Background: Early prediction of dementia risk is crucial for effective interventions. Given the known etiologic heterogeneity, machine learning methods leveraging multimodal data, such as clinical manifestations, neuroimaging biomarkers, and well-documented risk factors, could predict dementia more accurately than single modal data.
Objective: This study aims to develop machine learning models that capitalize on neuropsychological (NP) tests, magnetic resonance imaging (MRI) measures, and clinical risk factors for 10-year dementia prediction.
Methods: This study included participants from the Framingham Heart Study, and various data modalities such as NP tests, MRI measures, and demographic variables were collected. CatBoost was used with Optuna hyperparameter optimization to create prediction models for 10-year dementia risk using different combinations of data modalities. The contribution of each modality and feature for the prediction task was also quantified using Shapley values.

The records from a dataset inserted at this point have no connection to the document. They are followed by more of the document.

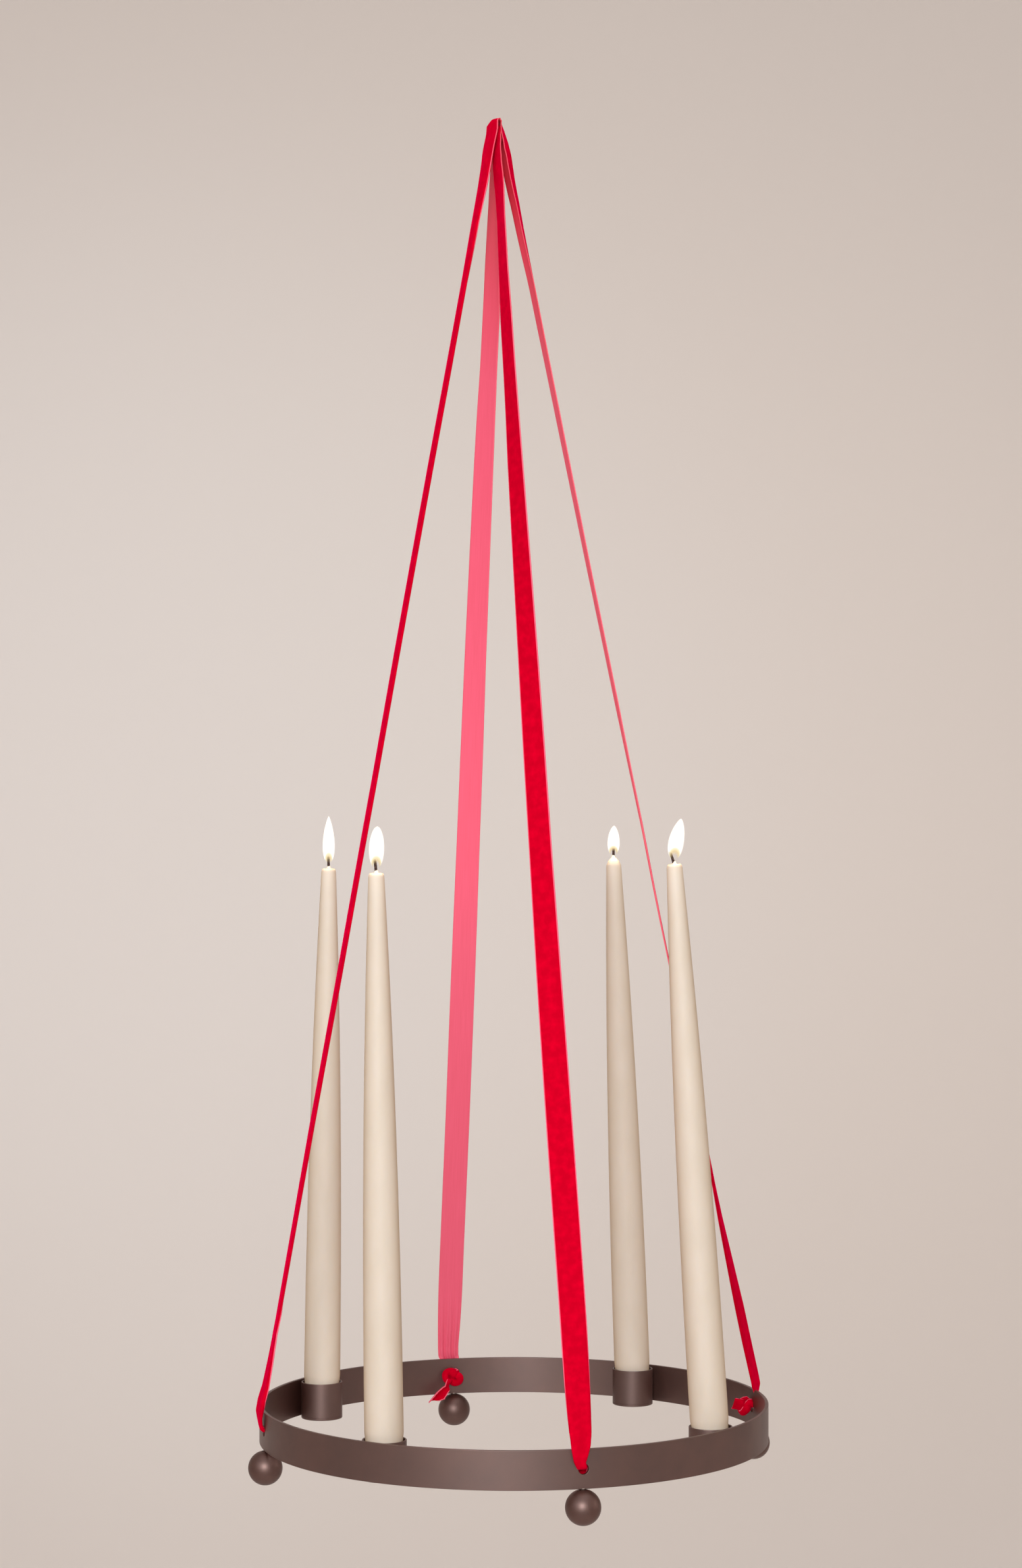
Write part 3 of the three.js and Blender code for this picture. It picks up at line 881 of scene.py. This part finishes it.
def satin_material(name, dark, light):
    """Pink satin in lengthwise threads, with painted shade and painted red bounce light that make
    it deeper red near the fold over the top.
    """
    material, shader = plain_material(name, dark, 0.68)
    tree = material.node_tree
    uv = coordinates(tree, "UV")
    inputs = {"Vector": uv, "Scale": 14, "Distortion": 1.2, "Detail": 2}
    weave = node(tree, "ShaderNodeTexWave", inputs, bands_direction="X").outputs["Fac"]
    inputs = {"Vector": uv, "Scale": (14, 0.25, 1)}
    streaks = node(tree, "ShaderNodeMapping", inputs).outputs["Vector"]
    tone = mix(tree, noise(tree, streaks, 2.0, 3), dark, light)
    # Painted shade: near the fold over the top the satin is mixed towards a deeper red, in place
    # of shade and red light from the velvet
    along = node(tree, "ShaderNodeSeparateXYZ", {"Vector": uv}).outputs["Y"]
    from_fold = reckon(tree, "ABSOLUTE", reckon(tree, "SUBTRACT", along, FOLD_AT))
    painted_shade_near_fold = map_range(tree, from_fold, 1.5, 10, 1, 0)
    fill(
        shader,
        {
            "Base Color": mix(tree, painted_shade_near_fold, tone, SATIN_PAINTED_SHADE_AT_FOLD),
            "Normal": bump(tree, weave, 0.12, 0.0001),
            "Specular IOR Level": 1.0,
            "Sheen Weight": 0.4,
            "Sheen Roughness": 0.3,
            "Sheen Tint": SATIN_SHEEN,
        },
    )
    return material


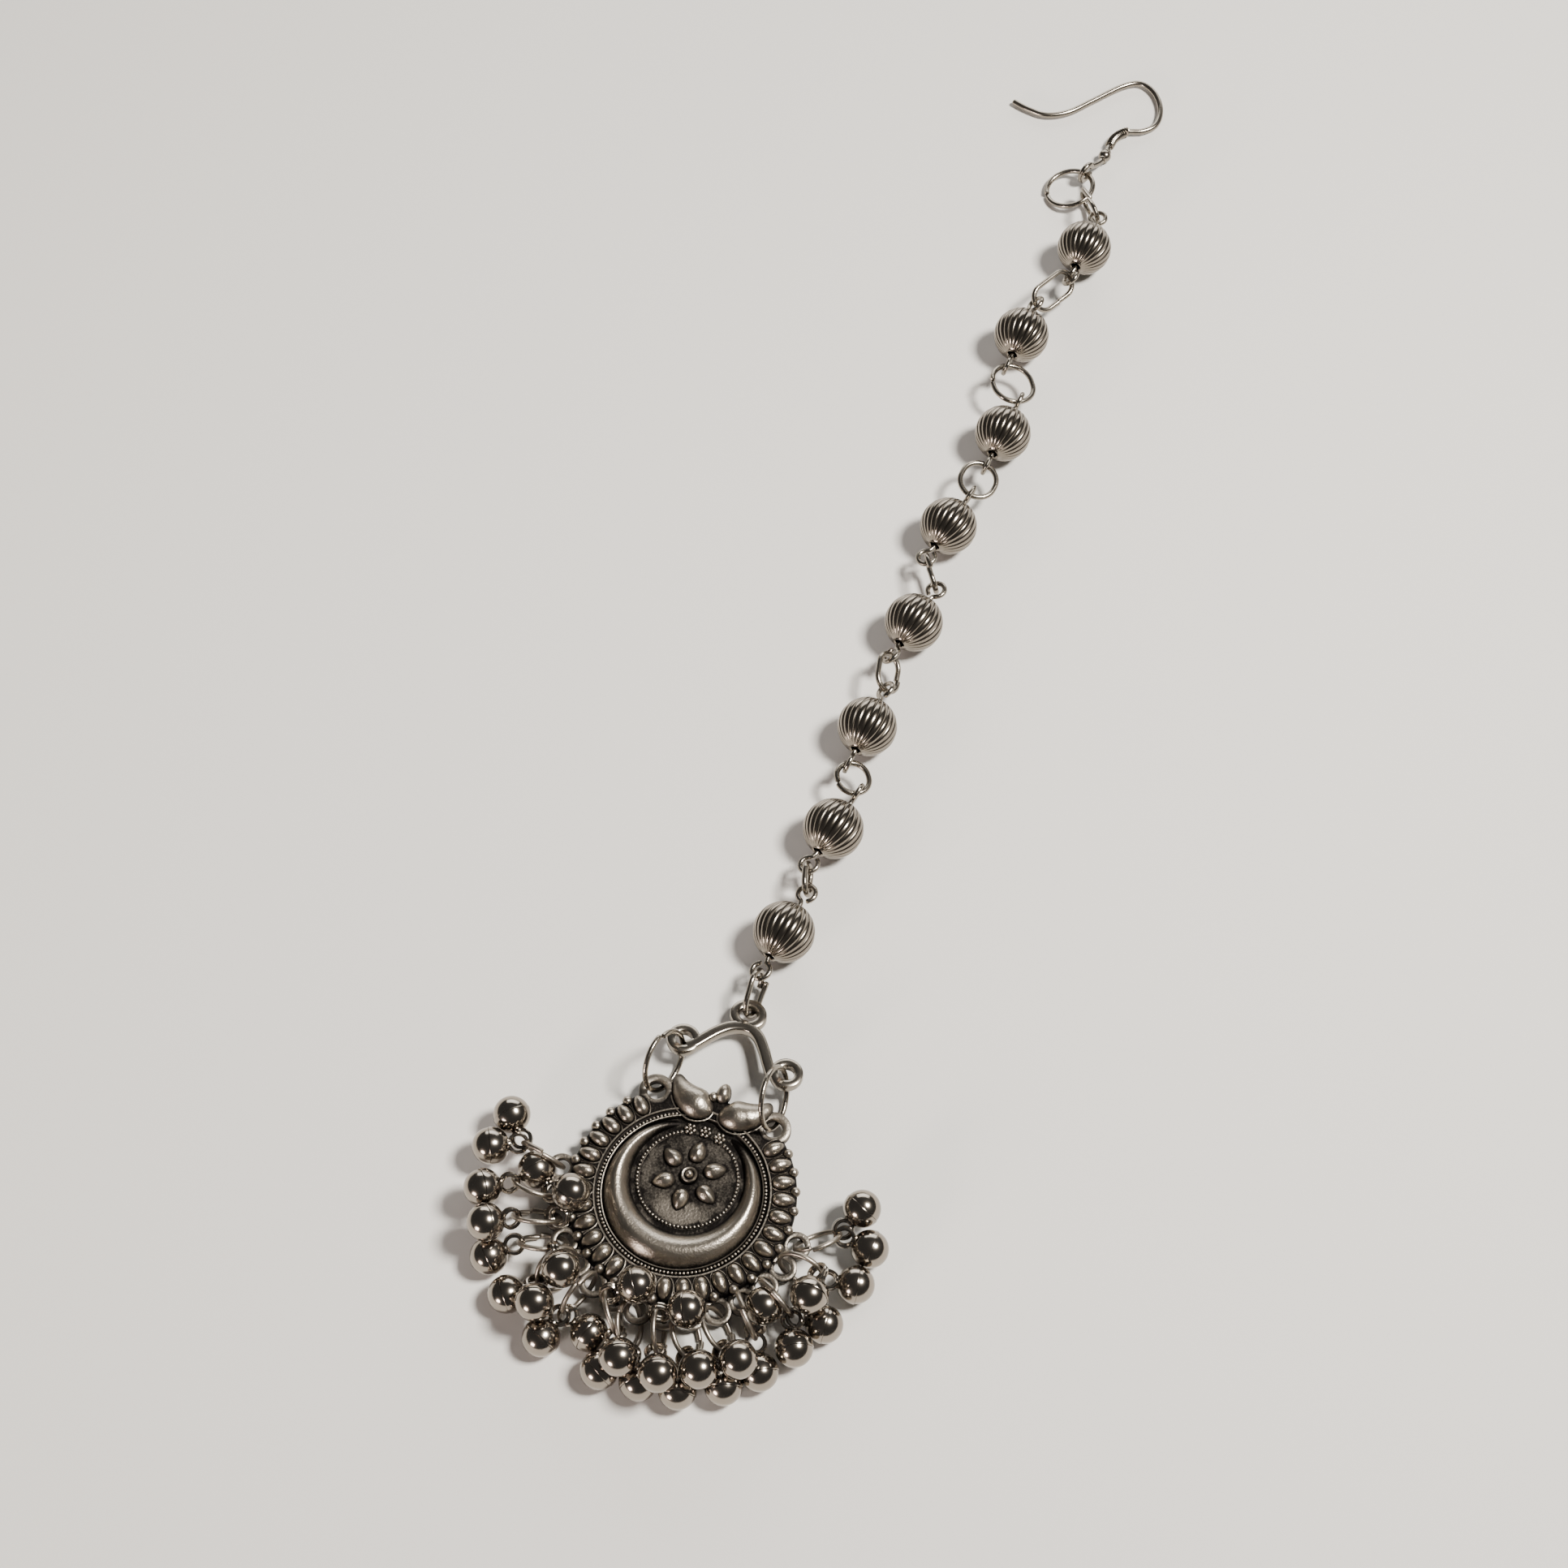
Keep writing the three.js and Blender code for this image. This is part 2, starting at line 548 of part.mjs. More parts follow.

Results: This study included 1,031 participants with normal cognitive status at baseline (age 75±5 years, 55.3% women), of whom 205 were diagnosed with dementia during the 10-year follow-up. The model built on three modalities demonstrated the best dementia prediction performance (AUC 0.90±0.01) compared to single modality models (AUC range: 0.82-0.84). MRI measures contributed most to dementia prediction (mean absolute Shapley value: 3.19), suggesting the necessity of multimodal inputs.
Conclusion: This study shows that a multimodal machine learning framework had a superior performance for 10-year dementia risk prediction. The model can be used to increase vigilance for cognitive deterioration and select high-risk individuals for early intervention and risk management.
Keywords: Alzheimer’s disease; dementia risk prediction; machine learning; magnetic resonance imaging; multimodal data; neuropsychological test.